Your adaptation of those ideas looks quite interesting. Excited to see what will be the result. If the extra computation time is not too bad, this will probably works.
I must agree that according to my few experiments, SPSA is amazing to tune, but without good starting values, it will not help much. I beg to be corrected, or enlightened on this, but here is my understanding:
For example, in a few private experiments, if I introduce a new parameter (which could be worthless or worse, detrimental), SPSA (with default R and A values ) will not converge to 0 to cancel the parameter (as I was expecting).
Once you have the best SPSA value, it is still not a guarantee that you will improve the master code with your new parameter...
The problem can be that the extra computation time will be the culprit. Or it could be that the code is simply wrong or random.

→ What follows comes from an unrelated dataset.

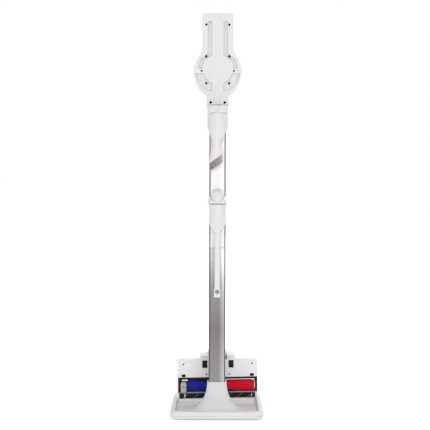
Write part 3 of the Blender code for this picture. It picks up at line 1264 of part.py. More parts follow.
def make_sole(frame):
    half = HEAD_WIDTH / 2 - 1 * MM
    low, high = SOLE_REAR - SOLE_LENGTH, SOLE_REAR
    top = [(half, high - 4 * MM), (half - 4 * MM, high), (EAR_OUTER, high), (EAR_OUTER, EAR_REAR)]
    top += [(EAR_INNER, EAR_REAR), (EAR_INNER, high)]
    outline = [(half, low)] + top + mirrored(top) + [(-half, low)]
    plate = prism("head_sole_plate", outline, "Y", SOLE, SOLE + SOLE_THICKNESS, "white_plastic", frame=frame)
    window_half, window_reach = WHEEL_WIDTH / 2 + 1 * MM, WHEEL_RADIUS + 0.6 * MM
    for number, side in enumerate((-1, 1)):
        middle = side * WHEEL_X
        left, right = middle - window_half, middle + window_half
        shape = rounded_rect(left, right, WHEEL_Z - window_reach, WHEEL_Z + window_reach, 2 * MM, 2)
        cut(plate, prism(f"cut_wheel_window_{number}", shape, "Y", SOLE - OVERSHOOT, 0, frame=frame))
    for number, (x, z) in enumerate(sole_screw_places()):
        hole = [(2.4 * MM, SOLE - OVERSHOOT), (2.4 * MM, SOLE + 1.8 * MM)]
        cut(plate, turned(f"cut_sole_screw_{number}", hole, "Y", x, z, sides=10, frame=frame))

    # black frame round the brush window, open towards the nose
    frame_half, bar = HEAD_WIDTH / 2 - 2 * MM, 5.5 * MM
    bar_high, end = low - GAP, BRUSH_Z - 19.5 * MM
    half_shape = [
        (frame_half, end),
        (frame_half, bar_high),
    ]
    inner = [(frame_half - bar, bar_high - bar), (frame_half - bar, end)]
    outline = half_shape + mirrored(half_shape) + [(-x, z) for x, z in reversed(inner)] + inner
    levels = SOLE - 0.5 * MM, SOLE + SOLE_THICKNESS - 0.6 * MM
    prism("brush_window_frame", outline, "Y", *levels, "black_plastic", frame=frame)


def sole_screw_places():
    places = ((107 * MM, SOLE_REAR - 13 * MM), (35.5 * MM, SOLE_REAR - 45 * MM))
    return [(side * x, z) for x, z in places for side in (-1, 1)]


def make_rollers(frame):
    left, right = -97 * MM, HEAD_WIDTH / 2 - 10.5 * MM
    axle, end = BRUSH_AXLE_RADIUS, HEAD_WIDTH / 2 - 3 * MM
    pulley_radius = 9 * MM
    profile = [
        (axle, -end),
        (axle, PULLEY_X - BELT_WIDTH / 2),
        (pulley_radius, PULLEY_X - BELT_WIDTH / 2),
        (pulley_radius, PULLEY_X + BELT_WIDTH / 2),
        (axle, PULLEY_X + BELT_WIDTH / 2),
        (axle, left),
        (BRUSH_RADIUS - 1 * MM, left),
        (BRUSH_RADIUS, left + 1.5 * MM),
        (BRUSH_RADIUS, right - 1.5 * MM),
        (BRUSH_RADIUS - 1 * MM, right),
        (axle, right),
        (axle, end),
    ]
    place = (0, BRUSH_Y, BRUSH_Z)
    turned("brush_roll", profile, "X", *place[1:], "brush_fleece", frame=frame, origin=place)

    cover = rounded_rect(-115.5 * MM, -98.2 * MM, BRUSH_Z - 19 * MM, BRUSH_Z + 13 * MM, 5 * MM, 3)
    low = SOLE + 0.6 * MM
    cap = prism("brush_end_cover", cover, "Y", low, low + 5 * MM, "cream_plastic", frame=frame)
    hole = [(1.8 * MM, low - OVERSHOOT), (1.8 * MM, low + 3 * MM)]
    place = -106.5 * MM, BRUSH_Z - 3 * MM
    cut(cap, turned("cut_end_cover_screw", hole, "Y", *place, sides=10, frame=frame))

    axle, left, right = 2 * MM, -104 * MM, HEAD_WIDTH / 2 - 19 * MM
    profile = [
        (axle, left - 7 * MM),
        (axle, left),
        (FRONT_ROLLER_RADIUS, left),
        (FRONT_ROLLER_RADIUS, right),
        (axle, right),
        (axle, right + 6 * MM),
    ]
    place = (0, FRONT_ROLLER_Y, FRONT_ROLLER_Z)
    turned("front_roller", profile, "X", *place[1:], "black_fleece", sides=20, frame=frame, origin=place)
    size = FRONT_ROLLER_RADIUS - 1 * MM
    for name, low, high in (
        ("front_roller_cap_left", left - 14.5 * MM, left - 1 * MM),
        ("front_roller_cap_right", right + 1 * MM, right + 11 * MM),
    ):
        middle = FRONT_ROLLER_Z
        shape = rounded_rect(SOLE, FRONT_ROLLER_Y + 6 * MM, middle - size, middle + size, 2 * MM, 2)
        block = prism(name, shape, "X", low, high, "black_plastic", frame=frame)
        inner = (left - 8 * MM, left) if low < 0 else (right, right + 7 * MM)
        hole = [(axle + SLIP, x) for x in inner]
        cut(block, turned(f"cut_{name}", hole, "X", *place[1:], sides=12, frame=frame))


def belt_outline(grow):
    """A loop round the motor's pulley and the brush's pulley, joined by tangents."""
    small, large = 5 * MM + grow, 9.4 * MM + grow
    apart = Vector((BRUSH_Y - MOTOR_Y, BRUSH_Z - MOTOR_Z))
    along = math.degrees(math.atan2(apart.y, apart.x))
    lean = math.degrees(math.acos((small - large) / apart.length))
    big = arc(BRUSH_Y, BRUSH_Z, large, along - lean, along + lean, 14)
    little = arc(MOTOR_Y, MOTOR_Z, small, along + lean, along + 360 - lean, 10)
    return big + little


def make_drive(frame):
    low, high = PULLEY_X + BELT_WIDTH / 2 + 1.2 * MM, -EAR_OUTER - 5 * MM
    body = [(10 * MM, low), (11.5 * MM, low + 2 * MM), (11.5 * MM, high - 4 * MM), (6 * MM, high)]
    turned("brush_motor", body, "X", MOTOR_Y, MOTOR_Z, "zinc_steel", frame=frame)
    place = (PULLEY_X, MOTOR_Y, MOTOR_Z)
    edge = BELT_WIDTH / 2
    rim, shaft = 4.6 * MM, 1.5 * MM
    wheel = [(rim, PULLEY_X - edge), (rim, PULLEY_X + edge), (shaft, PULLEY_X + edge), (shaft, low - GAP)]
    turned("motor_pulley", wheel, "X", MOTOR_Y, MOTOR_Z, "brass", sides=16, frame=frame, origin=place)
    inner, outer = belt_outline(0), belt_outline(1.4 * MM)
    loops = [
        place_outline(outline, "X", x)
        for outline, x in (
            (outer, PULLEY_X - edge),
            (outer, PULLEY_X + edge),
            (inner, PULLEY_X + edge),
            (inner, PULLEY_X - edge),
        )
    ]
    skin("drive_belt", loops, "black_rubber", ring=True, frame=frame)


def make_wheels(frame):
    for side, name in ((-1, "wheel_left"), (1, "wheel_right")):
        middle, half, reach = side * WHEEL_X, WHEEL_WIDTH / 2, 10 * MM
        profile = [
            (AXLE_RADIUS, middle - reach),
            (AXLE_RADIUS, middle - half),
            (WHEEL_RADIUS - 1 * MM, middle - half),
            (WHEEL_RADIUS, middle - half + 1 * MM),
            (WHEEL_RADIUS, middle + half - 1 * MM),
            (WHEEL_RADIUS - 1 * MM, middle + half),
            (AXLE_RADIUS, middle + half),
            (AXLE_RADIUS, middle + reach),
        ]
        place = (middle, WHEEL_Y, WHEEL_Z)
        turned(name, profile, "X", WHEEL_Y, WHEEL_Z, "black_rubber", frame=frame, origin=place)


def add_materials():
    add_material("white_plastic", (0.83, 0.82, 0.84), 0.42)
    add_material("white_gloss", (0.86, 0.86, 0.88), 0.25)
    add_material("grey_plastic", (0.50, 0.50, 0.53), 0.45)
    add_material("dark_plastic", (0.10, 0.10, 0.11), 0.45)
    add_material("black_plastic", (0.02, 0.02, 0.022), 0.4)
    add_material("black_rubber", (0.03, 0.03, 0.03), 0.75)
    add_material("black_fleece", (0.02, 0.02, 0.025), 0.95)
    add_material("brush_fleece", (0.65, 0.02, 0.05), 0.9)
    add_material("bristle_grey", (0.42, 0.38, 0.38), 0.8)
    add_material("cream_plastic", (0.62, 0.56, 0.47), 0.5)
    add_material("clear_plastic", (0.45, 0.47, 0.52), 0.1, alpha=0.4)
    add_material("filter_foam", (0.15, 0.15, 0.17), 0.95)
    add_material("green_board", (0.05, 0.25, 0.12), 0.5)
    add_material("brushed_aluminium", (0.60, 0.60, 0.61), 0.35, metallic=1.0)
    add_material("cast_aluminium", (0.45, 0.45, 0.47), 0.35, metallic=0.9)
    add_material("zinc_steel", (0.55, 0.56, 0.58), 0.4, metallic=1.0)
    add_material("brass", (0.75, 0.58, 0.30), 0.3, metallic=1.0)


def main():
    clear_scene()
    add_materials()
    foot = make_base()
    make_column(foot)
    make_dock()
    make_tool_socket()
    make_brush_tool()
    make_crevice_holder()
    make_crevice_tool()
    port = make_duct()
    make_bin(port)
    make_motor_unit()
    make_shoe()
    make_handle()
    make_battery()
    make_wand()
    head_frame = add_frame("head_frame", (0, WAND_Y, TILT_Z), HEAD_TURN)
    make_neck(head_frame)
    make_head_shell(head_frame)
    make_sole(head_frame)
    make_rollers(head_frame)
    make_drive(head_frame)
    make_wheels(head_frame)
    smooth_cut_pieces()


main()
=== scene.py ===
"""Looks for the stick vacuum on its charging stand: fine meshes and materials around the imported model.

Lengths are in metres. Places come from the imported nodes' boxes; the named sizes below are those of details.
"""

import json
import math
import random

import bmesh
import bpy
from mathutils import Matrix, Vector


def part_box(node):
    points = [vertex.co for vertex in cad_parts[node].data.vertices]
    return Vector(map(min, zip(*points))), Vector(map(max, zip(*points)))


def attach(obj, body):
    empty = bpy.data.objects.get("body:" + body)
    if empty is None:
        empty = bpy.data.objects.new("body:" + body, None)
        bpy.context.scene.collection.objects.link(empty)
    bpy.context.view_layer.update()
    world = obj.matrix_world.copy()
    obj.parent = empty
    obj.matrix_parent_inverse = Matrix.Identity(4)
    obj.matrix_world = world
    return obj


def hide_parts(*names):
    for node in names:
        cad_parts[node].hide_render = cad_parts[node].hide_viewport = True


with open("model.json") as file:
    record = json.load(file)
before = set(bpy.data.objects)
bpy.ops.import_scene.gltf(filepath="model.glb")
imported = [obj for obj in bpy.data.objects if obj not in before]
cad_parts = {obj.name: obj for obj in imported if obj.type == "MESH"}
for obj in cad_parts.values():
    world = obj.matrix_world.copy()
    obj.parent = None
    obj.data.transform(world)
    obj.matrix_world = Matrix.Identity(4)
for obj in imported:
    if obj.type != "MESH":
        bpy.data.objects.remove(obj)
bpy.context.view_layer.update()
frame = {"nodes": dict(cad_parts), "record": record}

MM = 0.001
OVERSHOOT = 4 * MM
SLIP = 0.4 * MM
FINE = 72  # sides of a turned piece
ARC = 12  # steps in a quarter turn
SMOOTH_ANGLE = math.radians(38)
PIECES = []
MATERIALS = {}


# ------------------------------------------------------------------ camera, floor and light


def add_camera():
    distance, height = 2365 * MM, 600 * MM
    data = bpy.data.cameras.new("camera")
    data.lens, data.sensor_width = 64.55, 36.0
    data.shift_x, data.shift_y = -0.0055, -0.0023
    camera = bpy.data.objects.new("camera", data)
    camera.location = (0, -distance, height)
    camera.rotation_euler = (math.radians(90), math.radians(-0.17), 0)
    bpy.context.scene.collection.objects.link(camera)
    bpy.context.scene.camera = camera


def flat_sheet(name, width, colour):
    mesh = bpy.data.meshes.new(name)
    corners = [(x * width / 2, y * width / 2, 0) for x, y in ((-1, -1), (1, -1), (1, 1), (-1, 1))]
    mesh.from_pydata(corners, [], [(0, 1, 2, 3)])
    sheet = bpy.data.objects.new(name, mesh)
    bpy.context.scene.collection.objects.link(sheet)
    made = bpy.data.materials.new(name)
    made.use_nodes = True
    shader = made.node_tree.nodes["Principled BSDF"]
    shader.inputs["Base Color"].default_value = (*colour, 1)
    shader.inputs["Roughness"].default_value = 0.9
    shader.inputs["Specular IOR Level"].default_value = 0.0
    shader.inputs["Emission Color"].default_value = (1, 1, 1, 1)
    shader.inputs["Emission Strength"].default_value = 0.25
    mesh.materials.append(made)


def add_studio():
    scene = bpy.context.scene
    scene.view_settings.view_transform = "Standard"
    world = bpy.data.worlds.new("white_room")
    world.use_nodes = True
    world.node_tree.nodes["Background"].inputs["Color"].default_value = (1, 1, 1, 1)
    world.node_tree.nodes["Background"].inputs["Strength"].default_value = 1.0
    scene.world = world
    flat_sheet("floor", 40, (0.95, 0.95, 0.95))
    for name, place, size, power in (
        ("key", (0.35, -3.2, 0.85), 2.6, 27),
        ("top", (0.2, 0.0, 3.2), 2.4, 14),
        ("back_fill", (0.6, 2.6, 1.8), 1.4, 16),
    ):
        light = bpy.data.lights.new(name, "AREA")
        light.shape, light.size, light.energy = "DISK", size, power
        lamp = bpy.data.objects.new(name, light)
        lamp.location = place
        aim = Vector((0, 0, 0.55)) - Vector(place)
        lamp.rotation_euler = aim.to_track_quat("-Z", "Y").to_euler()
        scene.collection.objects.link(lamp)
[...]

SPSA will find the best average value for this parameter, but simply, this average value might not do any good in some extreme cases, which overall will be more harmfull then the "good" average cases. The different cases are not necessarily distributed "normally".
To conquer this, my thought was that by breaking the parameter in more parameters, I would be able to find out the cases that pay. But still, it does not seem to work that way.
Also, one can look at tests done by hw (the endless optimise best move series) to get convinced that SPSA will eventually converge to "something", but that will never tell you if the original concept was good or not, however hard you try to make it work.